O que mais me preocupa no discurso da deputada, assim como no discurso de todas as pessoas que são contra o PLC 122/2006, é que geralmente eles usam o discurso da liberdade de expressão para justificarem seus pensamentos discriminatórios. Como quando ela diz que quer ter o direito de poder escolher demitir uma pessoa por ser homossexual ou quando um pastor ou padre diz que quer ter o direito de condenar o homossexualismo durante seus sermões porque sua religião assim o diz. Uma coisa é você ter a sua crença e acreditar nela e outra muito diferente é quando você usa essa crença pra disseminar o ódio contra outras pessoas. Uma coisa é você demitir um funcionário porque ele é incompetente, outra é você demití-lo por sua orientação sexual mesmo que ele seja competente e plenamente capaz de realizar as funções para as quais foi contratado. E é para amparar os homossexuais nessas situações que o projeto de lei existe. Para coibir uma atitude que deveríamos ser capazes de evitar por simples bom senso. Afinal, orientação sexual não tem relação direta com caráter e competência. As pessoas são homossexuais, heterossexuais ou bissexuais. E elas também podem ser boas, más, competentes, preguiçosas, alegres, tristes, mesquinhas, pedófilas, necrófilas, inteligentes, idiotas, ranzinzas, desorganizadas, eficientes, convencidas, recatadas, promíscuas, exibicionistas, puritanas, etc. Sem que sua orientação sexual tenha relação direta com uma qualidade, defeito ou característica; e vice-versa.

Aliás, você já parou para olhar o texto do PLC 122/2006? Ele altera a Lei nº 7.716, de 5 de janeiro de 1989, que  tratava apenas de “crimes resultantes de preconceitos de raça ou de cor”, e o § 3º do art. 140 do Decreto-Lei nº 2.848, de 7 de dezembro de 1940, que detalha crimes de injúria para elementos referentes a raça, cor, etnia, religião ou origem; incluindo na definição desses crimes os preconceitos de “condição de pessoa idosa ou com deficiência, gênero, sexo, orientação sexual ou identidade de gênero”.  Não é, portanto, apenas em defesa dos homossexuais. Aliás, quando dizem “orientação sexual”, incluem Bissexuais e Heterossexuais, ou seja, apesar de não ser comum, eu entendo que seria crime também um eventual preconceito contra héteros em ambientes gays. Para ler o texto todo do projeto de lei da forma como ele está hoje, clique aqui.
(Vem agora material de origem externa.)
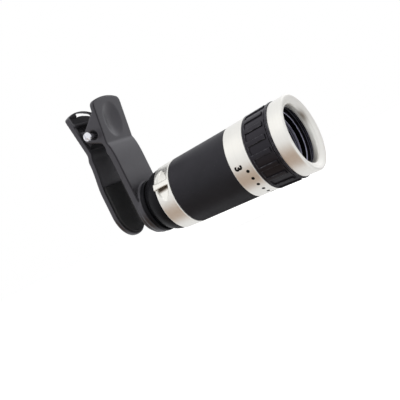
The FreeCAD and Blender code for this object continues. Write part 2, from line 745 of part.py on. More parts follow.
def strap_ring():
    """Silver rear ring with a flat-floored pocket and a moulded strap bar across it."""
    rear = HOUSING_FRONT
    front = RING_FRONT
    body = turned([
        (rear, RING_WALL_R), (rear, RING_REAR_R - RING_EDGE), (rear + RING_EDGE, RING_REAR_R),
        (front - RING_EDGE, RING_R), (front, RING_R - RING_EDGE), (front, RING_WALL_R),
    ])
    pocket_rear = -rear - POCKET_RIM
    pocket_front = -front + POCKET_RIM
    middle_r = (RING_REAR_R + RING_R) / 2
    floor_r = middle_r - POCKET_FLOOR
    pocket = box(-TUBE_R, TUBE_R, pocket_front, pocket_rear, floor_r, TUBE_R * 2)
    body = body.cut(about_axis(pocket, STRAP_ANGLE))
    top = middle_r + STRAP_PROUD
    bar = box(-STRAP_WIDTH / 2, STRAP_WIDTH / 2, pocket_front - 0.3, pocket_rear + 0.3,
              top - STRAP_THICK, top)
    bar = rounded(bar, STRAP_THICK * 0.4, lambda e: abs(e.tangentAt(e.FirstParameter).y) > 0.9)
    return body.fuse(about_axis(bar, STRAP_ANGLE)).removeSplitter()


def main_barrel():
    """Black sleeve over the body tube, which widens a little towards the front."""
    rear = RING_FRONT
    front = BARREL_FRONT
    inner = TUBE_R + FIT
    soft = 0.7
    edge = 0.2
    shoulder = at(rear + soft * 0.3, BARREL_REAR_R - soft * 0.3)
    return turned_edges([
        line(at(rear, inner), at(rear, BARREL_REAR_R - soft)),
        arc(at(rear, BARREL_REAR_R - soft), shoulder, at(rear + soft, BARREL_REAR_R)),
        line(at(rear + soft, BARREL_REAR_R), at(front - edge, BARREL_R)),
        line(at(front - edge, BARREL_R), at(front, BARREL_R - edge)),
        line(at(front, BARREL_R - edge), at(front, inner)),
        line(at(front, inner), at(rear, inner)),
    ])


def body_tube():
    """Aluminium tube inside the sleeve, stepped out at the front to guide the cell."""
    wall = TUBE_WALL
    step = BARREL_FRONT
    body = turned([
        (TUBE_REAR, TUBE_R - wall), (TUBE_REAR, TUBE_R), (step, TUBE_R),
        (step, TUBE_FRONT_R), (TUBE_FRONT, TUBE_FRONT_R), (TUBE_FRONT, TUBE_FRONT_R - wall),
        (step + TUBE_SHOULDER, TUBE_FRONT_R - wall), (step + TUBE_SHOULDER, TUBE_R - wall),
    ])
    groove_s = SCALE_FRONT + FRICTION_SETBACK
    bottom = TUBE_FRONT_R - FRICTION_R
    body = body.cut(turned([
        (groove_s - FRICTION_R, bottom), (groove_s - FRICTION_R, TUBE_FRONT_R + 1.0),
        (groove_s + FRICTION_R, TUBE_FRONT_R + 1.0), (groove_s + FRICTION_R, bottom),
    ]))
    return body.cut(key_slot())


def key_slot():
    """Straight slot through the body tube, along which the cell's key travels."""
    half = KEY_R + FIT
    reach = CELL_TRAVEL + KEY_R + FIT
    return box(-half, half, -KEY_STATION - reach, -KEY_STATION + reach,
               TUBE_FRONT_R - TUBE_WALL - 1.0, TUBE_FRONT_R + 1.0)


def scale_ring():
    """Silver ring with the distance scale, fixed to the barrel's front."""
    rear = BARREL_FRONT
    front = SCALE_FRONT
    edge = 0.3
    inner = TUBE_FRONT_R + FIT
    return turned([
        (rear, inner), (rear, SCALE_REAR_R - edge), (rear + edge, SCALE_REAR_R),
        (front - edge, SCALE_R), (front, SCALE_R - edge), (front, inner),
    ])


def focus_ring():
    """Black focus ring with raised grip ribs, plain end bands and a grooved front lip."""
    rear = SCALE_FRONT + RING_GAP
    front = FOCUS_FRONT
    inner = TUBE_FRONT_R + FIT
    lip = front - LIP_LENGTH
    groove = lip - LIP_GROOVE
    socket = front - COLLAR_LENGTH - FIT
    socket_r = inner + COLLAR_WALL + FIT
    edge = 0.25
    top_rear = FOCUS_REAR_R + RIB_HEIGHT
    top_front = FOCUS_R + RIB_HEIGHT
    body = turned([
        (rear, inner), (rear, top_rear - edge), (rear + edge, top_rear),
        (rear + RIB_BAND, top_rear), (rear + RIB_BAND, FOCUS_REAR_R),
        (groove, FOCUS_R), (groove, FOCUS_R - 0.3), (lip, FOCUS_R - 0.3),
        (lip, top_front), (front - edge, top_front), (front, top_front - edge),
        (front, socket_r), (socket, socket_r), (socket, inner),
    ])
    body = body.cut(drive_groove())
    return body.fuse(focus_ribs(rear + RIB_BAND, groove - RIB_END_GAP)).removeSplitter()


def focus_ribs(rear, front):
    """Raised ribs along the axis, evenly spaced round the focus ring."""
    half = RIB_WIDTH / 2
    sunk = 0.6
    soft = 0.2
    ribs = []
    outline = []
    for side in (1, -1):
        outline += [(side * half, -sunk), (side * half, RIB_HEIGHT - soft),
                    (side * (half - soft), RIB_HEIGHT)][::side]
    for index in range(RIB_COUNT):
        rear_wire = polygon([V(x, -rear, FOCUS_REAR_R + z) for x, z in outline])
        front_wire = polygon([V(x, -front, FOCUS_R + z) for x, z in outline])
        rib = Part.makeLoft([rear_wire, front_wire], True, True)
        ribs.append(about_axis(rib, RIB_ANGLE + index * FULL_TURN / RIB_COUNT))
    return ribs


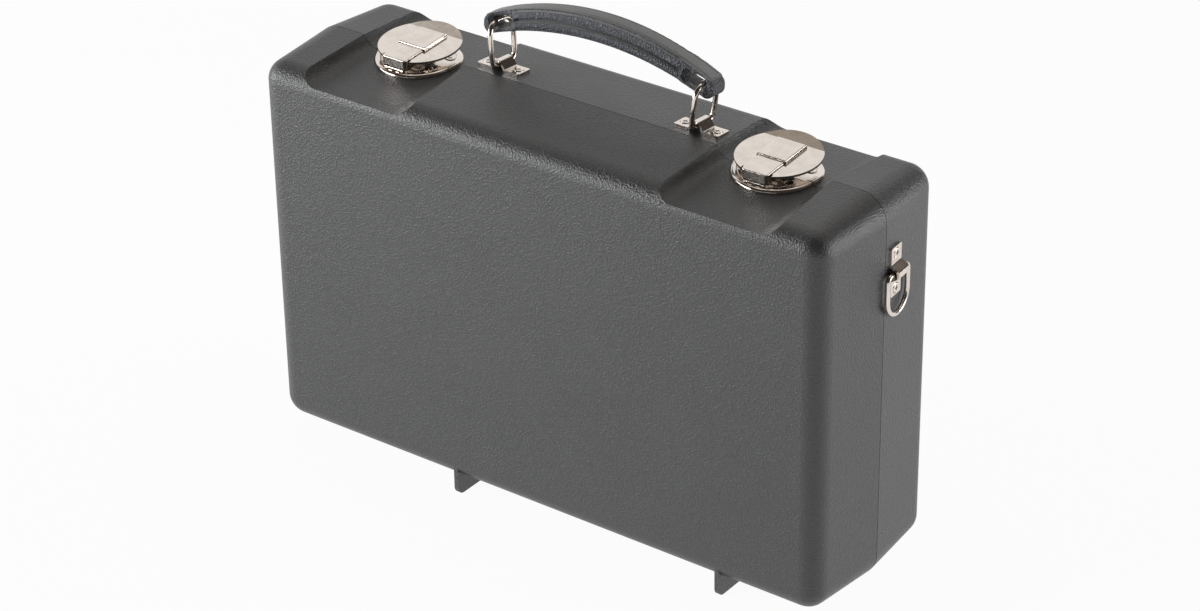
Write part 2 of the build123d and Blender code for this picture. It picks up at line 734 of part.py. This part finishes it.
def lever_plateau(inset):
    """The raised plateau behind the box, its sides slanted, outside or its hollow."""
    low = LEVER_TOP - LEVER_THICKNESS
    top = PLATEAU_TOP - inset
    foot = PLATEAU_FOOT_WIDTH / 2 - inset
    crown = PLATEAU_WIDTH / 2 - inset
    flat = make_face(Polyline((-foot, low), (-crown, top), (crown, top), (foot, low), close=True))
    front = BOX_END_Y + inset
    back = PLATEAU_END_Y - inset
    block = Pos(0, back, 0) * extrude(Plane.XZ * flat, back - front)
    return block if inset else fillet(block.edges().group_by(Axis.Z)[-1], PRESSED_FILLET)


def latch_lever():
    """The pressed round lever: a front box over the hinge, a raised plateau, a rear lip."""
    skin = LEVER_THICKNESS
    lever = lever_plate() + lever_box(0) + lever_plateau(0)
    lever -= lever_box(skin)
    lever -= lever_plateau(skin)
    for pocket in knuckle_pockets(0):
        lever -= pocket
    for low, high in lever_knuckle_spans(1):
        lever += lever_axis_rod(LEVER_KNUCKLE_RADIUS, low, high)
        lever += box_between((low, BOX_FRONT_Y, LEVER_AXIS_Z), (high, BOX_FRONT_Y + skin, BOX_FOOT + skin))
    return as_part(lever - lever_bore())


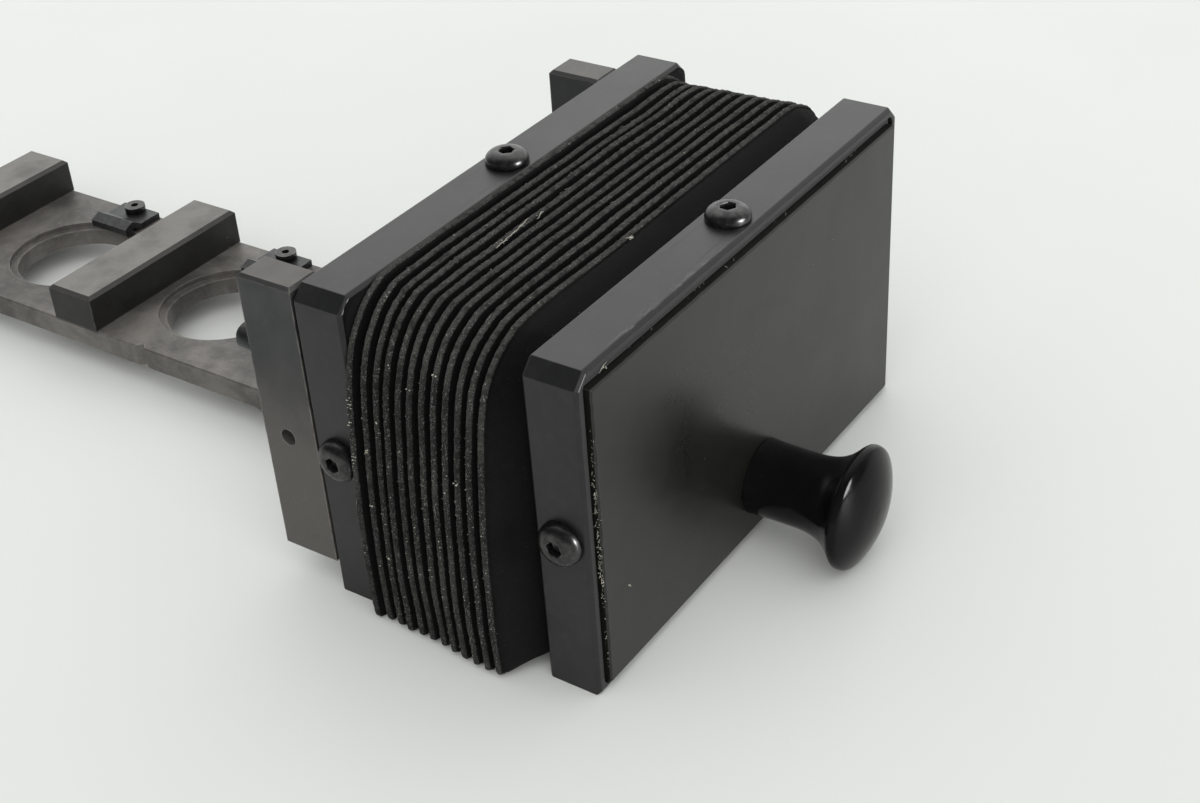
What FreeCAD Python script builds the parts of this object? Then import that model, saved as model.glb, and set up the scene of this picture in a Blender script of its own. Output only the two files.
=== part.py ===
import FreeCAD, Part
import os
import re
import Sketcher

# Negative carrier: a slide strip with two round windows runs through a slot in a rear guide
# plate. A knob pulls its front end, and a bellows joins the front and rear hoops.
# Frame: x runs left to right, z up, y from the knob (front, -y) to the strip's tail (rear, +y).
# Pieces are modelled with y = 0 on the bracket's mounting plane. At the end all of them move by
# datum_y, so that y = 0 is half way along the product. Sizes in mm.
# Sizes named *_face, *_deep or *_front on a front part count forwards from the mounting plane
# where they place a sketch on the XZ plane.

Vector = FreeCAD.Vector
doc = FreeCAD.newDocument("negative_carrier")

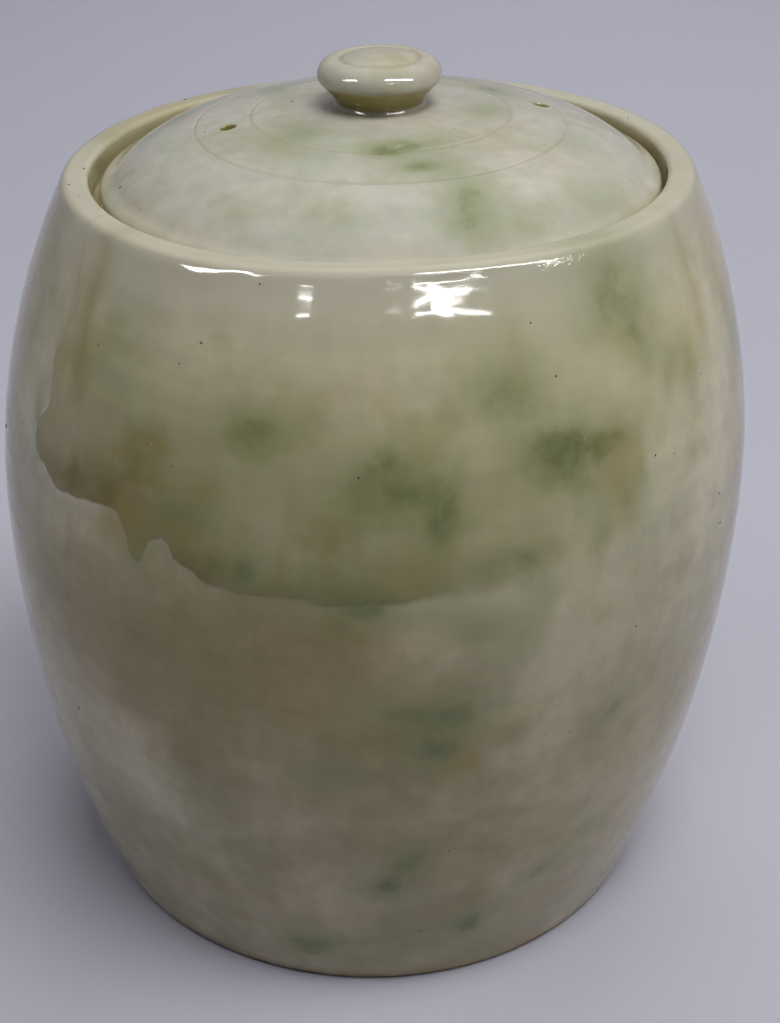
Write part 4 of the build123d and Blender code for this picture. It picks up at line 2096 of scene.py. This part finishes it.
@dataclass
class Studio:
    """Camera, background and lights. Nothing of it belongs to the jar."""

    camera_place: tuple[float, float, float] = (0.0, -0.52546, 0.43318)
    looking: tuple[float, float, float] = (0.00994, 0.86566, -0.50054)
    upwards: tuple[float, float, float] = (-0.01299, 0.50063, 0.86556)
    focal_length: float = 58.06
    sensor: float = 36.0
    floor_reach: float = 2.3
    sweep_radius: float = 0.8
    wall_height: float = 3.0
    room_colour: str = "#B4B6C3"
    room_light: float = 0.03
    light_target: tuple[float, float, float] = (0.0, 0.0, 0.15)

    def place_camera(self) -> None:
        """Puts the camera where the view of the jar is from."""
        lens = bpy.data.cameras.new("view")
        lens.lens, lens.sensor_width, lens.sensor_fit = self.focal_length, self.sensor, "AUTO"
        lens.clip_start = 0.01
        camera = bpy.data.objects.new("view", lens)
        forward, up = Vector(self.looking).normalized(), Vector(self.upwards)
        right = forward.cross(up).normalized()
        up = right.cross(forward)
        turn = Matrix((right, up, -forward)).transposed().to_4x4()
        camera.matrix_world = Matrix.Translation(self.camera_place) @ turn
        bpy.context.scene.collection.objects.link(camera)
        bpy.context.scene.camera = camera

    def hang_background(self, paper: PaperSweep) -> None:
        """Makes the floor, which turns up into a wall all round.

        Args:
            paper: the background's finish.
        """
        columns, bends = 96, 12
        profile = [(0.0, 0.0), (self.floor_reach, 0.0)]
        for n in range(1, bends + 1):
            turn = math.pi / 2 * n / bends
            profile.append(
                (
                    self.floor_reach + self.sweep_radius * math.sin(turn),
                    self.sweep_radius * (1 - math.cos(turn)),
                )
            )
        profile.append((self.floor_reach + self.sweep_radius, self.wall_height))
        shell = bmesh.new()
        middle = shell.verts.new((0, 0, 0))
        rings = []
        for radius, height in profile[1:]:
            turns = [math.tau * n / columns for n in range(columns)]
            spots = [(radius * math.sin(t), -radius * math.cos(t), height) for t in turns]
            rings.append([shell.verts.new(spot) for spot in spots])
        for n in range(columns):
            m = (n + 1) % columns
            shell.faces.new((middle, rings[0][n], rings[0][m]))
            for low, high in zip(rings, rings[1:]):
                shell.faces.new((low[n], high[n], high[m], low[m])).smooth = True
        mesh = bpy.data.meshes.new("background")
        shell.to_mesh(mesh)
        shell.free()
        mesh.materials.append(paper.material())
        sweep = bpy.data.objects.new("background", mesh)
        bpy.context.scene.collection.objects.link(sweep)

    def fill_room(self) -> None:
        """Gives the room a dim even light and a pale colour in view and in reflections."""
        world = bpy.data.worlds.new("room")
        bpy.context.scene.world = world
        world.use_nodes = True
        tree = world.node_tree
        tree.nodes.clear()
        path = add_node(tree, "ShaderNodeLightPath")
        shown = (path, "Is Camera Ray")
        for ray in ("Is Glossy Ray", "Is Transmission Ray"):
            shown = add_node(tree, MATHS, [shown, (path, ray)], operation="MAXIMUM")
        strength = add_node(
            tree, RAMP, {"Value": shown, "To Min": self.room_light, "To Max": 1.0}
        )
        light = add_node(
            tree, "ShaderNodeBackground",
            {"Color": linear(self.room_colour), "Strength": strength},
        )
        add_node(tree, "ShaderNodeOutputWorld", {"Surface": light})

    def build(self) -> None:
        """Sets up camera, background, room and lights."""
        self.place_camera()
        self.hang_background(PaperSweep())
        self.fill_room()
        for light in LIGHTS:
            light.build(Vector(self.light_target))
        bpy.context.scene.view_settings.view_transform = "Standard"
        log.info("studio: %d lights", len(LIGHTS))


JAR_GLAZE = StonewareGlaze("grey_cream_stoneware_glaze", warm="#C8BFA4", cool="#BDB99E")
LID_GLAZE = StonewareGlaze("cream_stoneware_glaze", warm="#BAB4A6", cool="#B1B1A2")

WALL_SPECKS = (
    (-75, 179, 0.8), (-50, 99, 0.7), (-26, 241, 0.5), (59, 176, 0.5), (60, 165, 0.6),
    (42, 203, 0.4), (9, 31, 0.45), (35, 64, 0.4), (-14, 12, 0.4), (-32, 210, 0.4),
    (-28, 207, 0.3), (-2, 211, 0.35), (26, 235, 0.35),
)
LID_SPECKS = (
    (-73, 260, 0.6), (-106, 279, 0.5), (-170, 276, 0.6), (48, 262, 0.5),
)


def main() -> None:
    """Builds the studio, the jar, its lid and its knob, and dresses them."""
    logging.basicConfig(level=logging.INFO, format="%(name)s: %(message)s")
    Studio().build()
    turned, scattered = turned_form_tree(), scattered_specks_tree()
    lean, lid_lean = Lean(), Lean(back=0.6, swell=0.0)
    jar = JarBody(
        "jar_body", "jar", "jar_glaze", JAR_GLAZE, lean, columns=360,
        out_of_round=0.0015, ring_depth=0.05, ring_spacing=10.5, seed=3.0,
    ).build(turned)
    lid = Lid(
        "lid", "lid", "lid_glaze", LID_GLAZE, lid_lean, columns=384,
        seed=8.0, ripple_depth=0.04, ripple_size=18.0,
    ).build(turned)
    Knob(
        "lid_knob", "lid", "lid_glaze", LID_GLAZE, lid_lean, columns=160,
        seed=5.0, ripple_depth=0.04, ripple_size=7.0,
    ).build(turned)
    iron = MeltedIron().material()
    Specks(jar, "jar", "jar_glaze", 170, 41, 8.0, WALL_SPECKS, largest=0.52).build(scattered, iron)
    Specks(lid, "lid", "lid_glaze", 22, 42, 259.0, LID_SPECKS).build(scattered, iron)


if __name__ == "__main__":
    main()
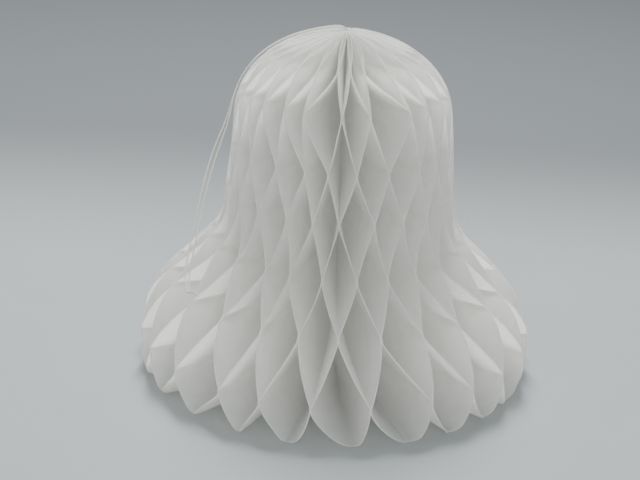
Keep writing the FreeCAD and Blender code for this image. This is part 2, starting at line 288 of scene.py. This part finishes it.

Recomendo também a leitura dessa seção de erros e dúvidas comuns sobre o projeto de lei e do texto desse blog que li durante a pesquisa e que achei muito abrangente e interessante.
Para ver o outro lado da moeda, clique aqui. Não deixe de ouvir o audio e ver os vídeos.

Aliás, acredito que não seria preciso projeto de lei algum se as pessoas realmente entendessem que qualquer forma de amor (homo ou hétero) faz um bem enorme aos dois envolvidos, e mal nenhum a nenhuma outra pessoa.